The Rocky Mountain Industrials proposal

  • Expansion of the permitted 15.7-acre quarry to a 321-acre mine and total permit area of 447 acres.
  • The existing quarry and expansion are on public land.
  • Blasting and crushing 5 million tons of rock per year over the next 20-plus years.
  • Operations seven days a week, year-round.
  • Development of a wider haul route along Transfer Trail, from the mine to Highway 6.
  • Hauling truckloads of rock from the mine site to Highway 6, up to 450 round trips per day.
  • RMI has yet to inform the public where the mined material is going or how it will be transported through and beyond Glenwood Springs.

An aerial view of the proposed limestone mine area near the city of Glenwood Springs.

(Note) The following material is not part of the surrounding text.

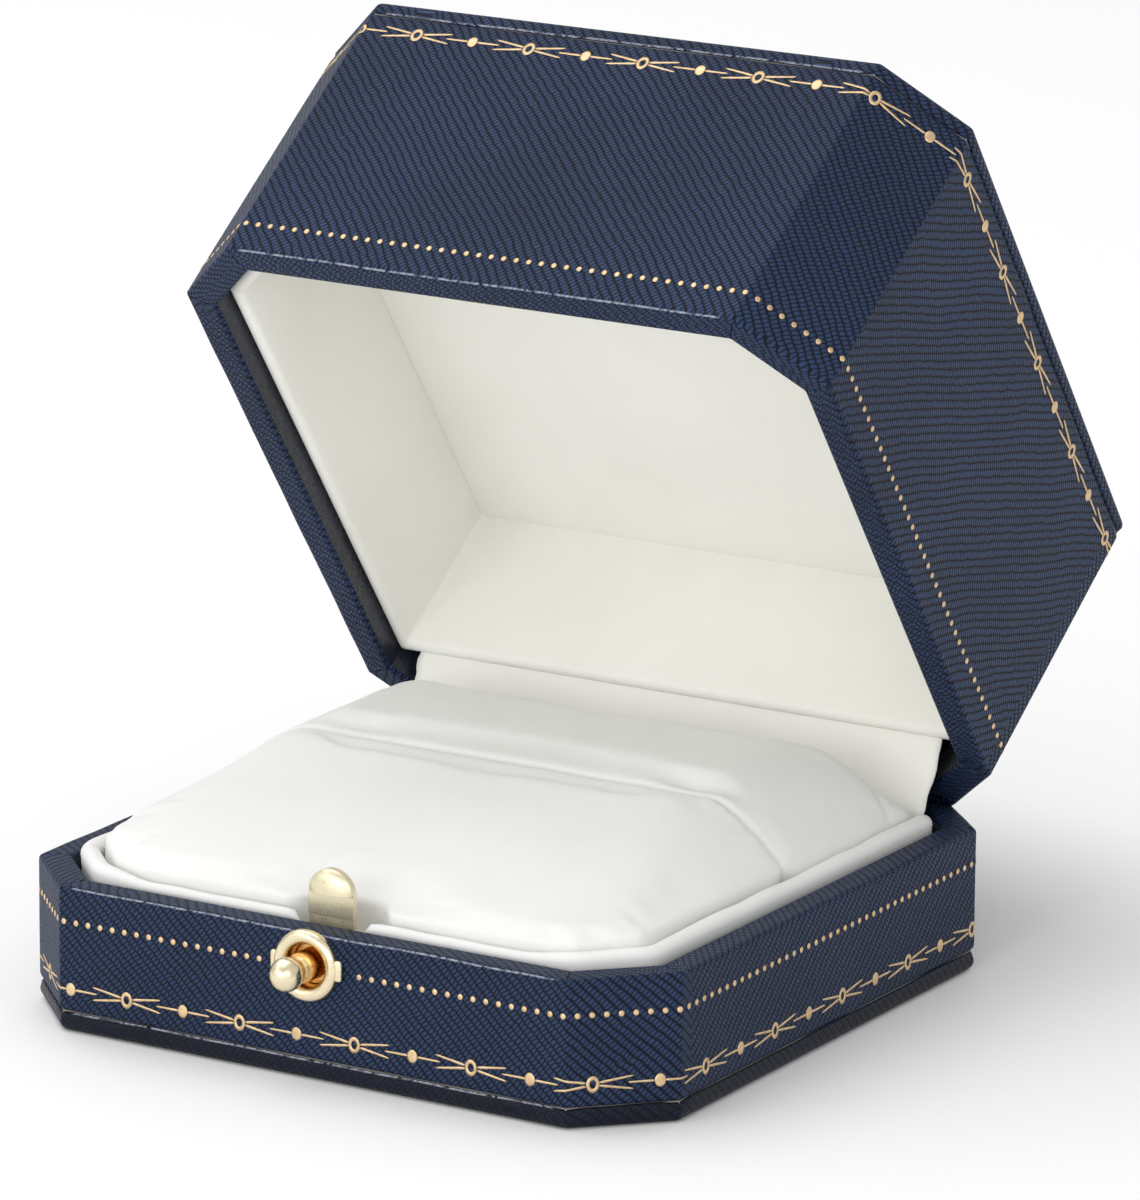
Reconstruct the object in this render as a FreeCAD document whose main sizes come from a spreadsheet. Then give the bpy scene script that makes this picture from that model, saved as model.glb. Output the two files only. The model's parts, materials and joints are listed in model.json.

Red area: Proposed 321-acre mine expansion area. (excavation 175 feet deep).
Pink area: Proposed 447-acre mine permit area on BLM-managed public land.
White area: Existing quarry, about 20 acres. (Quarry permit is for 15.7 acres.)
Yellow line: Proposed truck haul route on Transfer Trail and Traver Trail to Highway 6.

The impacts we face

  • A mine scar running 1,800 vertical feet down the mountainside, visible from most of Glenwood Springs.
  • Constant truck traffic between mine and rail yard, one truck each direction every 96 seconds, 6 a.m. to 6 p.m. daily.
  • Noise from rock blasting, crushing, loading and hauling.
  • Potential risk to to the delicate groundwater network feeding the area’s hot springs aquifers.
  • Dust, air pollution and carbon emissions.
  • Consumptive use of water to control dust at the mine.
  • Potential risk of polluted storm runoff or debris flows from the exposed mine area.
  • Obliteration of the recently-discovered Witches’ Pantry Cave and other karst formations.
  • Destruction of habitat for wildlife, including deer, bighorn sheep, bear, mountain lion, bald eagles, hawks, songbirds and bats.

The consequences that threaten us

  • Long-term daily impacts to quality of life for residents and visitors.
  • Acute impacts to vital tourist attractions: Glenwood Caverns Adventure Park, Iron Mountain Hot Springs and Glenwood Hot Springs Lodge & Pool.
  • Disruptions to boating, fishing, activities at Two Rivers Park, and recreation on Transfer Trail.
  • Severe community effects, including truck traffic, dust, noise, light pollution, health risks, and a permanent, unsightly mine scar.
  • Congestion and road damage from heavy truck traffic.
  • Decline in property values, tax revenues and community vitality.